◆ **WHAT TO PRODUCE**: Reproduce exactly the final portion of the data: every line from the one containing "obj.matrix_world = Matrix.Identity(4)" through the last line, inclusive.

◆ **DATASET CONTENT**:
------------------------------------------------

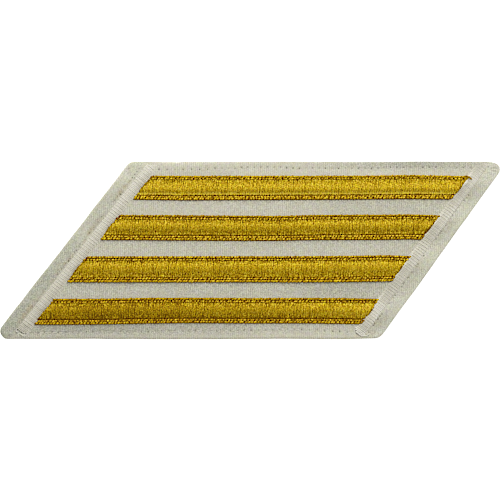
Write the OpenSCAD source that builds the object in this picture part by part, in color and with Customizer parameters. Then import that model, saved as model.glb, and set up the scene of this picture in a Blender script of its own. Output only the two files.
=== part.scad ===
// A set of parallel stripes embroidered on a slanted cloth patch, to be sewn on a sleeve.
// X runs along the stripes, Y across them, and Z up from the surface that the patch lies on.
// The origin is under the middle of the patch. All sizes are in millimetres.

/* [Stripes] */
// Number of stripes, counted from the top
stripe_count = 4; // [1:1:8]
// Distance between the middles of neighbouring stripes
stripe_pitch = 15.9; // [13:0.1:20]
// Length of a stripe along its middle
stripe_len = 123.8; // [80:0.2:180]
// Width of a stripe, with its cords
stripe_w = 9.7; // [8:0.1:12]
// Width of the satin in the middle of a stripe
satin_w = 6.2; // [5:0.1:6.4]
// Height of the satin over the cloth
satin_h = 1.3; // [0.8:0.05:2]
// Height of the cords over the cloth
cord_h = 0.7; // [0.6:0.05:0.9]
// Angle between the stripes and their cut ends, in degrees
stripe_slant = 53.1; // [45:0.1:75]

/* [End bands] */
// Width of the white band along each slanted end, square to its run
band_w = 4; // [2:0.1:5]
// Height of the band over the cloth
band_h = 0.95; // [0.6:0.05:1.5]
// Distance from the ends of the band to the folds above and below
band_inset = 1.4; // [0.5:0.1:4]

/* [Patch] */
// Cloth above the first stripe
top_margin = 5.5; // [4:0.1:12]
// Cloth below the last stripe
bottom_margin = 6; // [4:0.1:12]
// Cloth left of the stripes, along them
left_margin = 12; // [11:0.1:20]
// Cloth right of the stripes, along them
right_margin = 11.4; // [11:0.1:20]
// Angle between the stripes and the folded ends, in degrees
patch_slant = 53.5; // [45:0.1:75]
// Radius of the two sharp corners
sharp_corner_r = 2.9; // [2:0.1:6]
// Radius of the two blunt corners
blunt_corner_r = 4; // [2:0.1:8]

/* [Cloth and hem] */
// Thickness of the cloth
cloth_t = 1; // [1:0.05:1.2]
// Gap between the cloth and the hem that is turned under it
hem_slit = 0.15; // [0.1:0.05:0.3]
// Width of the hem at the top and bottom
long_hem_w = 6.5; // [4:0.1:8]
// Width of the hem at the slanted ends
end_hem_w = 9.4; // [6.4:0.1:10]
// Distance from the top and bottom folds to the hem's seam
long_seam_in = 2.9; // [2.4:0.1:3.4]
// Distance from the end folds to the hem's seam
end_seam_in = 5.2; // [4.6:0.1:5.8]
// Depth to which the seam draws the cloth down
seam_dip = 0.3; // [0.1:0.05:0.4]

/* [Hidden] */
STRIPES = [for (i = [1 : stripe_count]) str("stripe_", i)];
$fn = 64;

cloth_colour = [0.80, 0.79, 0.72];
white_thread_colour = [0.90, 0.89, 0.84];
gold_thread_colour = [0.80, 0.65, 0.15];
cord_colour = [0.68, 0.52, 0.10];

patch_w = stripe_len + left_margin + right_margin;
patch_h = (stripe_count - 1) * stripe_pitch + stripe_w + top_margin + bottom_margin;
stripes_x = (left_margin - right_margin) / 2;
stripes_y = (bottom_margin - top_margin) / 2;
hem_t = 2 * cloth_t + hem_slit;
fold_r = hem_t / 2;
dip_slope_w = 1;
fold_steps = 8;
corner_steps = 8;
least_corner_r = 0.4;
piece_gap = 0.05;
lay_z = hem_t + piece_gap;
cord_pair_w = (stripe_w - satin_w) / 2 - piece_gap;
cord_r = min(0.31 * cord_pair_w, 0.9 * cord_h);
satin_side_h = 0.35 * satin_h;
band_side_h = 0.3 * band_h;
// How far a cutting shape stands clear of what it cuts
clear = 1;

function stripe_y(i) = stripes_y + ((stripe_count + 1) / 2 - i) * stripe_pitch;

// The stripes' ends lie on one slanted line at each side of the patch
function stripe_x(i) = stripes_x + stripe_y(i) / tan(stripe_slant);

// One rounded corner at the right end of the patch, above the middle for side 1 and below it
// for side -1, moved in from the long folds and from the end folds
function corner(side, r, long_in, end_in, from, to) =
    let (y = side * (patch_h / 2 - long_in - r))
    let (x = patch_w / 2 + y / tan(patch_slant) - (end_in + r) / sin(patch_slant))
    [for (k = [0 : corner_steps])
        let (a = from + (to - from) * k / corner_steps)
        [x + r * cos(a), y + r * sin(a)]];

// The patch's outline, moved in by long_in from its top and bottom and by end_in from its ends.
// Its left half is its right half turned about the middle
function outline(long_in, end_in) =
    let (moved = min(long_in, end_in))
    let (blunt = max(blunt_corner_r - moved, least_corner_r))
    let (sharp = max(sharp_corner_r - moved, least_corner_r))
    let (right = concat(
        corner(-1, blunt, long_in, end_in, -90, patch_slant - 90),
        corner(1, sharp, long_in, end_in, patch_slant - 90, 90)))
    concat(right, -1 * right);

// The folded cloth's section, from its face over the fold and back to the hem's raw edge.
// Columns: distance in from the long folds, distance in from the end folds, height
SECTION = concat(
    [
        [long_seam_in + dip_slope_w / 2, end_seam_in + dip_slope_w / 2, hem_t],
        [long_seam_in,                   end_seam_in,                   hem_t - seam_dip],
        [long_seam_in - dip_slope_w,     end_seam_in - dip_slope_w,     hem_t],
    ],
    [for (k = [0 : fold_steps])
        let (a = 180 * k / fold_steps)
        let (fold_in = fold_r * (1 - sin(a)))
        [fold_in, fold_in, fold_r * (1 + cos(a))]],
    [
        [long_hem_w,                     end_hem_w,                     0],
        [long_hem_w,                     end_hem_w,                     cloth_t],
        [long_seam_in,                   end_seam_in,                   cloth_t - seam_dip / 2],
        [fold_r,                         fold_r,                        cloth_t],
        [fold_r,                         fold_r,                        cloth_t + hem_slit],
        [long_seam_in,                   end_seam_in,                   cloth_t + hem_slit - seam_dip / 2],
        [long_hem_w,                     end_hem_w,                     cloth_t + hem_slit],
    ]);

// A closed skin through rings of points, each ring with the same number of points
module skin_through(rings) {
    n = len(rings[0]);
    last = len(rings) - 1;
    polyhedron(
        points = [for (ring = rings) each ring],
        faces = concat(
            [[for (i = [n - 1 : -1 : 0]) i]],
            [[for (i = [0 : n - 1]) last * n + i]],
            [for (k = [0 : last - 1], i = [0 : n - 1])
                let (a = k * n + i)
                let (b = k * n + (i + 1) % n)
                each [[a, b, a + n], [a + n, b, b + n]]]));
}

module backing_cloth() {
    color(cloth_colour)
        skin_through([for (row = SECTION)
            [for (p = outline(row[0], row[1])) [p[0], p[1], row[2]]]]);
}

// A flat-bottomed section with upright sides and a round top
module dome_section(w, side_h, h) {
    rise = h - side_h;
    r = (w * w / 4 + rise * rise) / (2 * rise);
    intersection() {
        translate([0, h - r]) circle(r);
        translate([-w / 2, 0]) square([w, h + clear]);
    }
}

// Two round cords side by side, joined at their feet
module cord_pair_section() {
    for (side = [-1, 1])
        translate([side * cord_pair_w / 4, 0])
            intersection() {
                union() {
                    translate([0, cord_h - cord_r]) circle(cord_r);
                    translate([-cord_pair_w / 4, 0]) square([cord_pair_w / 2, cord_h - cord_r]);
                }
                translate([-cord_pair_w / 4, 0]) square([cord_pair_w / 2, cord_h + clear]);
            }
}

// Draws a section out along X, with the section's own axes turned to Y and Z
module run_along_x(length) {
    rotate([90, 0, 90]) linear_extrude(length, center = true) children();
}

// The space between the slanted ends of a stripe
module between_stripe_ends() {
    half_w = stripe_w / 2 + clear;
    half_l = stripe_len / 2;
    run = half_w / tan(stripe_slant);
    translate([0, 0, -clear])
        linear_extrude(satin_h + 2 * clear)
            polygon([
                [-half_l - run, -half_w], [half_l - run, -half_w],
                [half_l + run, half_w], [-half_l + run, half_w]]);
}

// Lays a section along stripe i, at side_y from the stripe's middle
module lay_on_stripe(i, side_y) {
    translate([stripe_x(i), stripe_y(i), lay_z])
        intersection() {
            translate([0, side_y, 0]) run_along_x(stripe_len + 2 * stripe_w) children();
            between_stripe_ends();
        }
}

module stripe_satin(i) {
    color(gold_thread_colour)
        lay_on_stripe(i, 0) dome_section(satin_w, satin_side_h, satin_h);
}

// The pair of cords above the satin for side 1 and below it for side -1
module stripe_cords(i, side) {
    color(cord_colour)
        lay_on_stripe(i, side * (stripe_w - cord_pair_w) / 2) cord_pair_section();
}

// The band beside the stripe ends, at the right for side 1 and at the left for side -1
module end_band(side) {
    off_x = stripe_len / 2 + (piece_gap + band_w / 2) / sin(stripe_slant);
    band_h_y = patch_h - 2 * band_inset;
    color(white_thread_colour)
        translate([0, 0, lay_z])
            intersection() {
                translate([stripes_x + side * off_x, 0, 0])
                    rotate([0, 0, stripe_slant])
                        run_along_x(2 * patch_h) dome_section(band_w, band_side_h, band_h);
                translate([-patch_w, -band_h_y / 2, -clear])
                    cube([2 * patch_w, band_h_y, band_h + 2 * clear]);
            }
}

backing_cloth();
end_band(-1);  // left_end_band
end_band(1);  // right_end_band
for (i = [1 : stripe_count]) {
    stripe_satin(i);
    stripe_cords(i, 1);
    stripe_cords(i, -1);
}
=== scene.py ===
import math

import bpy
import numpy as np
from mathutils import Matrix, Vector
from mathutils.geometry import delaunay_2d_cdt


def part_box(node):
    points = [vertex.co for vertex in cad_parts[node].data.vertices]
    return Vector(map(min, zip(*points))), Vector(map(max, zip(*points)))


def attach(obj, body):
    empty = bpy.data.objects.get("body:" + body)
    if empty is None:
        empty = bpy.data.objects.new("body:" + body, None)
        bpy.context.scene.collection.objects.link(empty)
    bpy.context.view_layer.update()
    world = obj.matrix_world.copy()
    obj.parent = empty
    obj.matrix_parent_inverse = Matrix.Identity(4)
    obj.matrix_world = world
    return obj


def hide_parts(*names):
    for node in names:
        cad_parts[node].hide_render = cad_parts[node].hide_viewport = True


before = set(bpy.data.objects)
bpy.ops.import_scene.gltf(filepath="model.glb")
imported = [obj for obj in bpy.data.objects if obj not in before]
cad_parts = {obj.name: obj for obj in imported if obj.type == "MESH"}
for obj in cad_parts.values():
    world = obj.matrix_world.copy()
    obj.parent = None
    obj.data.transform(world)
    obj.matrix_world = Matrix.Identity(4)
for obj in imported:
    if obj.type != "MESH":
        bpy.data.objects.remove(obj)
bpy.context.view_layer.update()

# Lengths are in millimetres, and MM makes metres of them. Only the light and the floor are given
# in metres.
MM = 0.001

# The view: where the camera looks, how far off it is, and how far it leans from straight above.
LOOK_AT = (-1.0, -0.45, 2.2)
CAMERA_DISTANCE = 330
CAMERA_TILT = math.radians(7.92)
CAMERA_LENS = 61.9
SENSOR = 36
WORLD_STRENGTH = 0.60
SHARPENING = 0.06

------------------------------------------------

◆ **OUTPUT OF THE TASK**:
    obj.matrix_world = Matrix.Identity(4)
for obj in imported:
    if obj.type != "MESH":
        bpy.data.objects.remove(obj)
bpy.context.view_layer.update()

# Lengths are in millimetres, and MM makes metres of them. Only the light and the floor are given
# in metres.
MM = 0.001

# The view: where the camera looks, how far off it is, and how far it leans from straight above.
LOOK_AT = (-1.0, -0.45, 2.2)
CAMERA_DISTANCE = 330
CAMERA_TILT = math.radians(7.92)
CAMERA_LENS = 61.9
SENSOR = 36
WORLD_STRENGTH = 0.60
SHARPENING = 0.06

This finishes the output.